Things don't get any better in the second volume.

5 comments:

Aki Alaraatikka said...

Damn, that`s some smart writing. From you.

Anonymous said...

Only money DC is likely to see from me this decade will be for DeMattis / Giffen-era JLA/JLE collections. And prob'ly the Shade: The Changing Man library. Man, those were some fun, crazy, unpredictable comix. Still are.

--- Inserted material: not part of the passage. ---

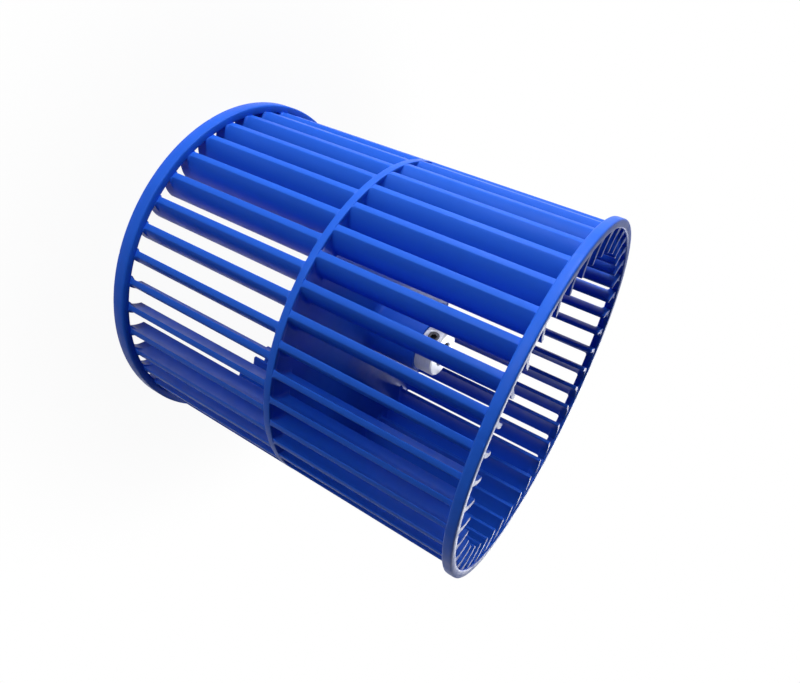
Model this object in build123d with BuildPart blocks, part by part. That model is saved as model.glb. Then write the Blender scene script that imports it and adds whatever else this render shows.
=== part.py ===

I wonder if (not when) DC editorial will ever speculate on whether they lost their way? Because they've certainly lost a great deal of their hardcore readership over the last decade of grimderpness.

Matt Galvin said...

While I think the New 52 was definitely rushed, I do not think that Justice League Volume one was as bad as you thought. The art by Jim Lee was pretty great and sure the origin isn't very deep. It's just the old aliens attack and the team is formed (it reminded me of the JL cartoon which had the team coming together under an alien attack as well). But I thought it was fun and fresh. The point of the new 52 is to bring in a new audience. Comic books are dying and had been bogged down with years of continuity. DC found a way to try and get new readers and still keep the aspects of things you liked about the old characters while updating some outdated things. Really its the same characters you loved just with new paint and a little more violent cause well that's what sells. DC is a company they need to make money to exist and New 52 worked and sold really well (I think JL was the highest selling issue one that year!) So it just sounds like you want your old continuity and bitter but I'm telling you the new stuff aint bad and in reality isn't much different. So cheer up.

bad wolf said...

My biggest question from this arc is still: was this Johns' idea for the Justice League movie? And would it have worked better or worse there?

d said...

As someone who's been reading Justice League pretty faithfully since 1977 I have no hesitation in declaring this the worst JLA story ever. And I bought the Detroit League years off the rack.